═════ RECORDS TO USE

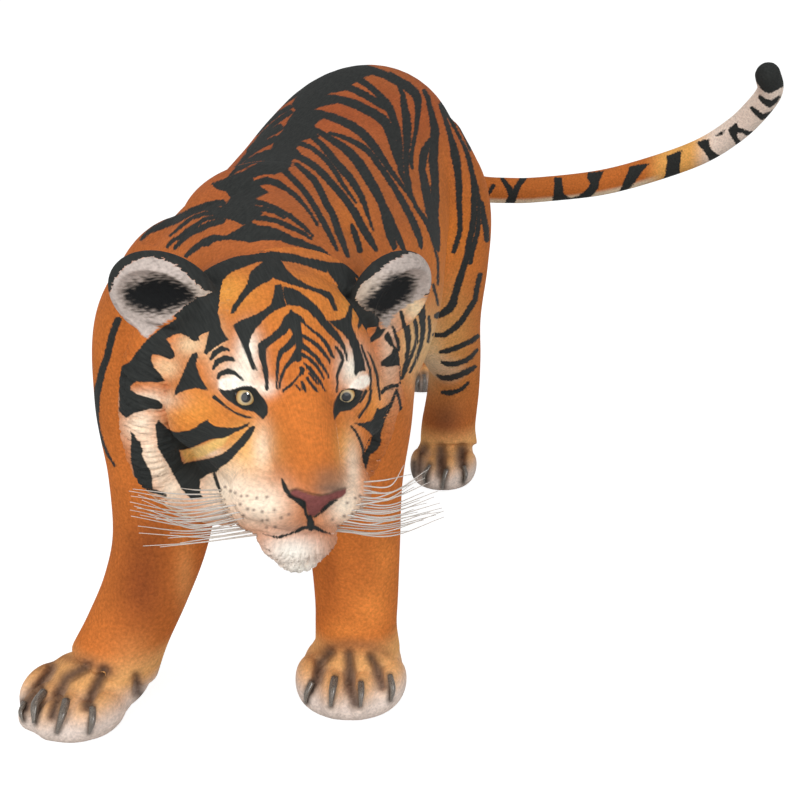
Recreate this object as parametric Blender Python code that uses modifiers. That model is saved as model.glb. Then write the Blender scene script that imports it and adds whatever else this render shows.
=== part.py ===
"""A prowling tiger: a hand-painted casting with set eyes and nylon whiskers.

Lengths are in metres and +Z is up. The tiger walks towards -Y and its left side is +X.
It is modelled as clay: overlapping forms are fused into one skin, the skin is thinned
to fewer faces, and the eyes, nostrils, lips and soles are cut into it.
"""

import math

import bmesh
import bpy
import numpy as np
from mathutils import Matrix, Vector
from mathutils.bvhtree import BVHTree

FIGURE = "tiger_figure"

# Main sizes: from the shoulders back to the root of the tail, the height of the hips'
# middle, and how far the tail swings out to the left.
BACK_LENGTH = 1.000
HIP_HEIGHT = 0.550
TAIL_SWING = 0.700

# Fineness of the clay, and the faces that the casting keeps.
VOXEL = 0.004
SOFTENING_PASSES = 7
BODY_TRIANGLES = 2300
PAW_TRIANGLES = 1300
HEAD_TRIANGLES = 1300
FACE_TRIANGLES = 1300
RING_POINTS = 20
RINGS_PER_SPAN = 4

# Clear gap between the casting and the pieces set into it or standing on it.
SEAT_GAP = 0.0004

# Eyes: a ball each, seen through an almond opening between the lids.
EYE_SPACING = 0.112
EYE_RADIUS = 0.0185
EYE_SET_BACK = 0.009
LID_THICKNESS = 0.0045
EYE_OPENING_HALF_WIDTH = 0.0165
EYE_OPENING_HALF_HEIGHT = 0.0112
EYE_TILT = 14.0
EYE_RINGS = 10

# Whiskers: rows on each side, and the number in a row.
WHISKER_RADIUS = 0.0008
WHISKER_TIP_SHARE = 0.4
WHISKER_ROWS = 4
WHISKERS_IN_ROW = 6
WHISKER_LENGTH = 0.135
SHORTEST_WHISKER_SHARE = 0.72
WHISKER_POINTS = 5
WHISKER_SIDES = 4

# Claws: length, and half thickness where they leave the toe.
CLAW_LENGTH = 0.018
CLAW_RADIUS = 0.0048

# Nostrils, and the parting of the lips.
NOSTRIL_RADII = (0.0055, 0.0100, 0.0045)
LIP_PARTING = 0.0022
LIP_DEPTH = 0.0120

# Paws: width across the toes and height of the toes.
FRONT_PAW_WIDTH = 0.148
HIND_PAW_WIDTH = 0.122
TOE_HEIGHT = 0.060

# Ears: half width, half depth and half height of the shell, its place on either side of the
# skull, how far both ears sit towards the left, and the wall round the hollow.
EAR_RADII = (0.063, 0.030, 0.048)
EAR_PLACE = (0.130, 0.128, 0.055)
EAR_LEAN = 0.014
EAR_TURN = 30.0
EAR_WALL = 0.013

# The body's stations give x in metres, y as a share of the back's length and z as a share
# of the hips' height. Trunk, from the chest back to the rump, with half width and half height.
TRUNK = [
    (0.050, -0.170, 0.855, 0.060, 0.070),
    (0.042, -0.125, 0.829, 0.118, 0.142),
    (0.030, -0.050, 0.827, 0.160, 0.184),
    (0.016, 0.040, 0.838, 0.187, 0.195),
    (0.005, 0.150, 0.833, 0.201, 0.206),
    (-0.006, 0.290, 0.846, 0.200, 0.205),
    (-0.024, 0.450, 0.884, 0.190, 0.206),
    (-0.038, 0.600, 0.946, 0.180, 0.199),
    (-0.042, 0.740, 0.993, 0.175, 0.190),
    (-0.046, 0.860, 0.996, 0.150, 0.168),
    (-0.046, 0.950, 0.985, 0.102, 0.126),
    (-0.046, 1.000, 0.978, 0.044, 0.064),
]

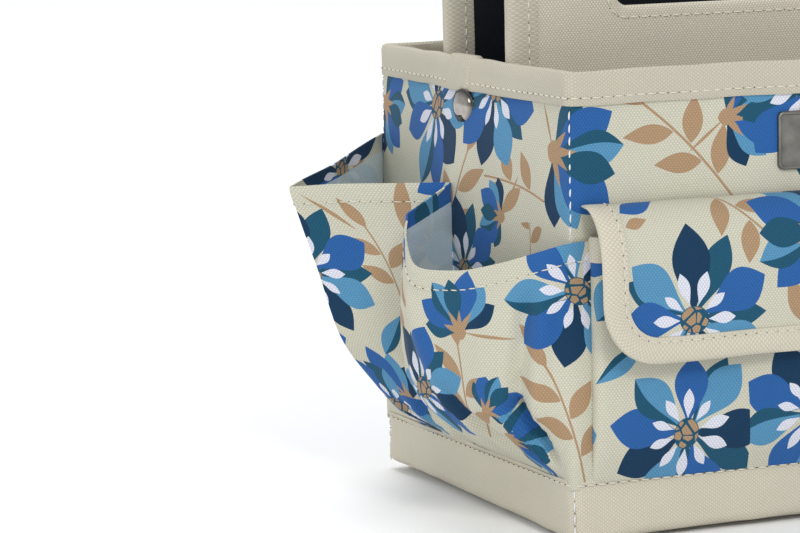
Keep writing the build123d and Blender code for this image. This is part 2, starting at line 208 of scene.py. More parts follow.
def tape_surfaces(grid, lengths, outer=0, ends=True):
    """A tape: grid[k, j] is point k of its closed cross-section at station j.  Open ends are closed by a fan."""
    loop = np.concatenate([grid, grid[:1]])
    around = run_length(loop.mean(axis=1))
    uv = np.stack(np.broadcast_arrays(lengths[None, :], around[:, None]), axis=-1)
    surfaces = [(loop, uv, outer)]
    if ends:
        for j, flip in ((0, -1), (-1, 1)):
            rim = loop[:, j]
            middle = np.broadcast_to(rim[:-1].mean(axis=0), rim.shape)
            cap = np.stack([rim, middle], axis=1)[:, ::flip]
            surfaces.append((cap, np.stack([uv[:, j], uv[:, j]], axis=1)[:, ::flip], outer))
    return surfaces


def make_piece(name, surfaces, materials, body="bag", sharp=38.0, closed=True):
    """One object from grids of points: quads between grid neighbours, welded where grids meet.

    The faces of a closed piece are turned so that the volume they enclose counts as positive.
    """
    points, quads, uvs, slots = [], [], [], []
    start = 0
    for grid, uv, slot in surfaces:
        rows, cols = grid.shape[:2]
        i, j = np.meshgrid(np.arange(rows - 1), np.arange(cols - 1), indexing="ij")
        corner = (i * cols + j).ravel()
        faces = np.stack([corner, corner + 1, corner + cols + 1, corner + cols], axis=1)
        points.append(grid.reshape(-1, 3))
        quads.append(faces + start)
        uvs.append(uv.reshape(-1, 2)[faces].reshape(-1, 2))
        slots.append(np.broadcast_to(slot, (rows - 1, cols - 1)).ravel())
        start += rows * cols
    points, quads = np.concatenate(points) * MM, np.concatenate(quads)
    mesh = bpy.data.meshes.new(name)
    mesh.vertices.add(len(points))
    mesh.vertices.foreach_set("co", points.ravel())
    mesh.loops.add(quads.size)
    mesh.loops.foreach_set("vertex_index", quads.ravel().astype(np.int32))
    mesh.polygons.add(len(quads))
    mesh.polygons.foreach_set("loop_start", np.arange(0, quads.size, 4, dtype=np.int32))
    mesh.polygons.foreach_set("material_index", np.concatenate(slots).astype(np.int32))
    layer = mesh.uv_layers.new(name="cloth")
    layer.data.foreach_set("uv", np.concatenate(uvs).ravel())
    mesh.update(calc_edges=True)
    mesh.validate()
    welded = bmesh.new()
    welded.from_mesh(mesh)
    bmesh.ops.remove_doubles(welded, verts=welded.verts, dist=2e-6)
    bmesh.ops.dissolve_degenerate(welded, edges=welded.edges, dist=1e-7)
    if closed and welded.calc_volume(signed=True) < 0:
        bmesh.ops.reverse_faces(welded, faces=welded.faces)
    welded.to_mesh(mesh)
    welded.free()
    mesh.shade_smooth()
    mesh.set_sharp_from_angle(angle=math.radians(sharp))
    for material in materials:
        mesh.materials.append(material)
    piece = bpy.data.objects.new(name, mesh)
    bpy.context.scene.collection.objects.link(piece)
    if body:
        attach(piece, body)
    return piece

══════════
═════ RECORDS TO USE

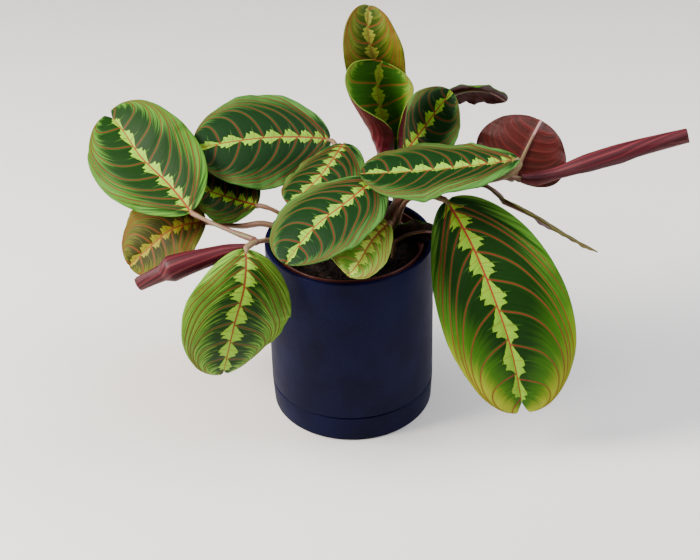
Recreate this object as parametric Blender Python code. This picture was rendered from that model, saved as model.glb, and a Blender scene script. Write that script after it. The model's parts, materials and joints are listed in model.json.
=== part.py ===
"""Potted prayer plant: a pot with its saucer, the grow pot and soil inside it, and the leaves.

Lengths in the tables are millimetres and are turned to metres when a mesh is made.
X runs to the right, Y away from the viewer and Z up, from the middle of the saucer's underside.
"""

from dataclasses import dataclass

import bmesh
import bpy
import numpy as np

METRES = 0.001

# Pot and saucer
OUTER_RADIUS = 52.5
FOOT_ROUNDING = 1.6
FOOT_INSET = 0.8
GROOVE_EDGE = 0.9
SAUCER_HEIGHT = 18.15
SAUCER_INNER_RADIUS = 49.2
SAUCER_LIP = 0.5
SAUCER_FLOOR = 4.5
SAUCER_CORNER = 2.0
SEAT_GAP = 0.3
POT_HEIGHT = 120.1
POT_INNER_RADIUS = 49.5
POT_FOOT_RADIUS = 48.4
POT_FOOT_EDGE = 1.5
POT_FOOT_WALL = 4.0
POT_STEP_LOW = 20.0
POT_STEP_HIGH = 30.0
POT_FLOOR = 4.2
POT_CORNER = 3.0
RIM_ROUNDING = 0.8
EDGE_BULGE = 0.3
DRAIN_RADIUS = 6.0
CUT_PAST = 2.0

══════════

As listed above, the lines from the line with "Recreate this object as parametric Blender Python code that" to the line with "EYE_RINGS = 10" are to be echoed exactly, with both ends included and nothing added.

FINAL RESULT.
Recreate this object as parametric Blender Python code that uses modifiers. That model is saved as model.glb. Then write the Blender scene script that imports it and adds whatever else this render shows.
=== part.py ===
"""A prowling tiger: a hand-painted casting with set eyes and nylon whiskers.

Lengths are in metres and +Z is up. The tiger walks towards -Y and its left side is +X.
It is modelled as clay: overlapping forms are fused into one skin, the skin is thinned
to fewer faces, and the eyes, nostrils, lips and soles are cut into it.
"""

import math

import bmesh
import bpy
import numpy as np
from mathutils import Matrix, Vector
from mathutils.bvhtree import BVHTree

FIGURE = "tiger_figure"

# Main sizes: from the shoulders back to the root of the tail, the height of the hips'
# middle, and how far the tail swings out to the left.
BACK_LENGTH = 1.000
HIP_HEIGHT = 0.550
TAIL_SWING = 0.700

# Fineness of the clay, and the faces that the casting keeps.
VOXEL = 0.004
SOFTENING_PASSES = 7
BODY_TRIANGLES = 2300
PAW_TRIANGLES = 1300
HEAD_TRIANGLES = 1300
FACE_TRIANGLES = 1300
RING_POINTS = 20
RINGS_PER_SPAN = 4

# Clear gap between the casting and the pieces set into it or standing on it.
SEAT_GAP = 0.0004

# Eyes: a ball each, seen through an almond opening between the lids.
EYE_SPACING = 0.112
EYE_RADIUS = 0.0185
EYE_SET_BACK = 0.009
LID_THICKNESS = 0.0045
EYE_OPENING_HALF_WIDTH = 0.0165
EYE_OPENING_HALF_HEIGHT = 0.0112
EYE_TILT = 14.0
EYE_RINGS = 10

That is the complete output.